Recently I read somewhere about the number of graduating students from colleges comparing China to the USA. In China a college turns out 200 students, most have engineering degrees and in the USA, we turn out 200 students, all with law degrees. Where we used to place emphasis on engineering skills and mechanical knowledge that allowed for life time careers that one could retire from, we now subsitude this mindset with "let's just find someone with more money than I, that I can sue for some frivilous reason" and wind up with a huge settlement. Liability lawyers have cost each of us, a case in point would be the light aircraft industry. In 1979 I bought a brand new Cessna for less than 20 grand, today the comparable machine goes for nearly 450 grand. Years ago it was not uncommon for a person to spend 30 -35 or greater plus years at a company before retiring and in places there were 2 or 3 generations of families that worked for the same company. Nowadays this is rare, if not unheard of! Heck, If you stay 3 or 4 years someplace nowadays, it is considered a long time.
We now place such an emphasis on college degrees, it has saturated the educational system and 4 years in college to me now means 4 years less experience than those that worked in their field from day one and learned from the school of hard knocks. My Dad retired in the mid 80's as a registered professional engineer with only an 8th grade education. You have to remember that years ago it was rare for most to finish 6th grade and then cupple that with 2 years of trade school, well it mean't something way back when. Dad told me his most frustrating moments were the fact that he'd have to train some snot nose with a "degree" for six months that didn't even know dirt from shine'nola, that started at the same salary as him after his 30 year tenure, and then he would be promoted and become his new boss. Our educational system has dummied down it's criteria in order to receive a more uniform rating so that they can receive their "fair" share of tax dollars. There is no more readin, writin and rithmatic. It's all about budgets and funding and dollars, kinda like wormin cattle, the more you get thru the chutes, the more BS there is on the ground!

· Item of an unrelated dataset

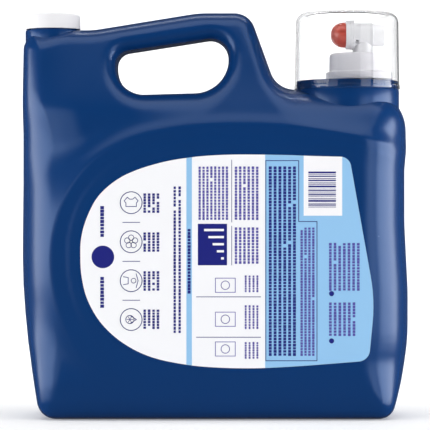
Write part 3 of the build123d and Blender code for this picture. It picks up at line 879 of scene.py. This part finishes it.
def run_group(name: str, tree: bpy.types.NodeTree, values: dict[str, object]) -> bpy.types.Object:
    """A plain mesh object from a node group.

    Args:
        name: the piece's name.
        tree: the node group.
        values: the group's inputs by name.

    Returns:
        The new object, with no modifier left on it.
    """
    obj = bpy.data.objects.new(name, bpy.data.meshes.new(name))
    bpy.context.scene.collection.objects.link(obj)
    modifier = obj.modifiers.new("nodes", "NODES")
    modifier.node_group = tree
    for item in tree.interface.items_tree:
        if item.in_out == "INPUT" and item.name in values:
            modifier[item.identifier] = values[item.name]
    made = bpy.data.meshes.new_from_object(obj.evaluated_get(bpy.context.evaluated_depsgraph_get()))
    obj.modifiers.clear()
    empty = obj.data
    obj.data = made
    made.name = name
    bpy.data.meshes.remove(empty)
    return obj


# ---------------------------------------------------------------- vent cap, tap and cup
def box_solid(name: str, low: Sequence[float], high: Sequence[float]) -> bpy.types.Object:
    """A closed box between two corners, in millimetres."""
    corners = [(x, y, z) for x in (low[0], high[0]) for y in (low[1], high[1]) for z in (low[2], high[2])]
    faces = [(0, 1, 3, 2), (4, 6, 7, 5), (0, 4, 5, 1), (2, 3, 7, 6), (0, 2, 6, 4), (1, 5, 7, 3)]
    return mesh_object(name, np.array(corners, float), faces)


def settle(obj: bpy.types.Object, finish: Finish, body: str, slot: str, *nodes: str) -> bpy.types.Object:
    """Dresses a piece, sets it on its body, and hides the frame's nodes that it stands for."""
    finish.dress(obj)
    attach(obj, body)
    if nodes:
        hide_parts(*nodes)
    return obj


@dataclass(frozen=True)
class VentCap:
    """The smooth screw cap over the vent neck, and the neck's thread ridge."""
    x: float = -118.3
    radius: float = 20.1
    inner: float = 18.85
    low: float = 280.6
    ceiling: float = 289.9
    high: float = 291.3
    thread_turns: float = 1.1
    thread_radius: float = 17.35
    thread_height: float = 4.65
    thread_wire: float = 1.0
    thread_foot: float = 282.6

    def build(self) -> bpy.types.Object:
        """Makes the cap with a fine bead round its lower edge, and the thread under it."""
        r = self.radius
        cap = lathe("vent_cap_shell", rounded_path([
            (0, self.ceiling, 0), (self.inner, self.ceiling, 0.4), (self.inner, self.low + 0.4, 0),
            (self.inner + 0.3, self.low, 0), (r, self.low, 0.25), (r, self.low + 1.5, 0.2),
            (r - 0.14, self.low + 1.75, 0.2), (r - 0.16, self.high, 1.9), (0, self.high + 0.05, 0)], turn=10),
            (self.x, 0, 0), segments=144)
        thread = Coil.build("vent_neck_thread", self.thread_turns, self.thread_radius, self.thread_height,
                            self.thread_wire, (self.x, 0, self.thread_foot), (0, 0, 0), JUG_BLUE)
        settle(thread, JUG_BLUE, "jug", "jug_blue")
        return settle(cap, CAP_WHITE_PAINTED_SHADE, "vent_cap", "cap_white", "vent_cap")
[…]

Just wait, it will become way gloomier before it gets brighter. I still say a person should learn all they can and do all they can, common task wise, no matter what their career set is. A good example for me is my son-in-law, his career is as a cardiologist and the boy cannot even check the air pressure in his car's tires, but on the otherhand his wife (my daughter) can change the oil in their cars, replumb the kitchen sink and even weld if she has too!
I'll stop for now before I go too far, sorry for rambling folks!